The State Security apparatus and the military Adiv (the Dutch-language acronym for the General Intelligence and Security Service) now have powerful software to dig into the deepest crevices of the internet for information. They have been waiting for almost two years for this tool, which will allow the security agencies to analyse social media, such as Facebook, Instagram and Twitter. The tool consists of a combination of different software modules and hardware. “This will allow us to look for information more efficiently,” says Ingrid Van Daele, the State Security spokesperson. “In essence, this program does the same as what our people do manually: filtering traffic on social media and extracting information from it. Now this can be automated on a large scale.”

Terror files in recent years have shown that social media plays a role in the radicalisation of individuals. A survey by the universities of Ghent and Louvain-la-Neuve showed in 2014 how sites such as Facebook have become propaganda channels. In addition, extremists use a wide variety of online applications to communicate with each other.

“Now we will be given an immediate notification, among other things, when there is a peak in traffic on social media,” explains Van Daele. “An obvious example is the claim of attacks.
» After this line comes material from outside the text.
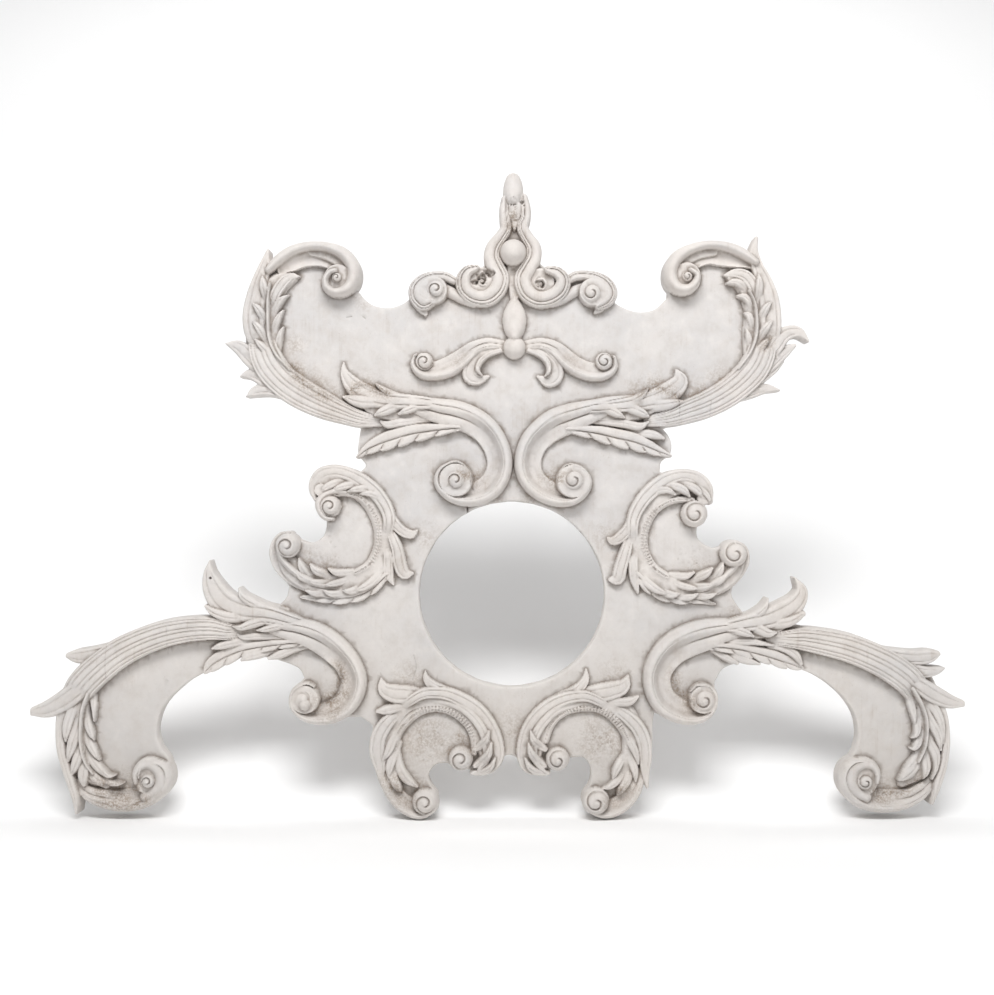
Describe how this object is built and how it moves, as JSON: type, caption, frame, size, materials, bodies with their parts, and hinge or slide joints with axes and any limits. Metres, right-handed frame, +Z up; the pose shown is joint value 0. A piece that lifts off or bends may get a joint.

We will be able to check very quickly who is saying what.” The search algorithms  also help with routine searches. For example security personnel can set instructions for an automatic check of social media on a particular day or week.

In addition to searching the “regular” internet, the tool can also be used for an analysis of the “deep web” and the “dark web”. The “deep web” consists of websites that are not indexed by standard search engines, such as Google. The “dark web” goes one step further: access to those sites requires specific software, configurations or authorisation.

In addition to State Security, Adiv and the Federal Police will also work with the tool. The original approval of the purchase dates back to August 2016, a few months after the terrorist attacks at Zaventem airport and the Maalbeek metro station. The installation is now under way and administrators of the application have already been trained.

The entire system costs around 20 million euro, which includes maintenance over the next four years. Adiv has allocated around 11 million euro for it, with State Security contributing a little over a million euro. A total of 95 licenses have been purchased, five of which go to State Security. An evaluation of the system is scheduled for the autumn of this year.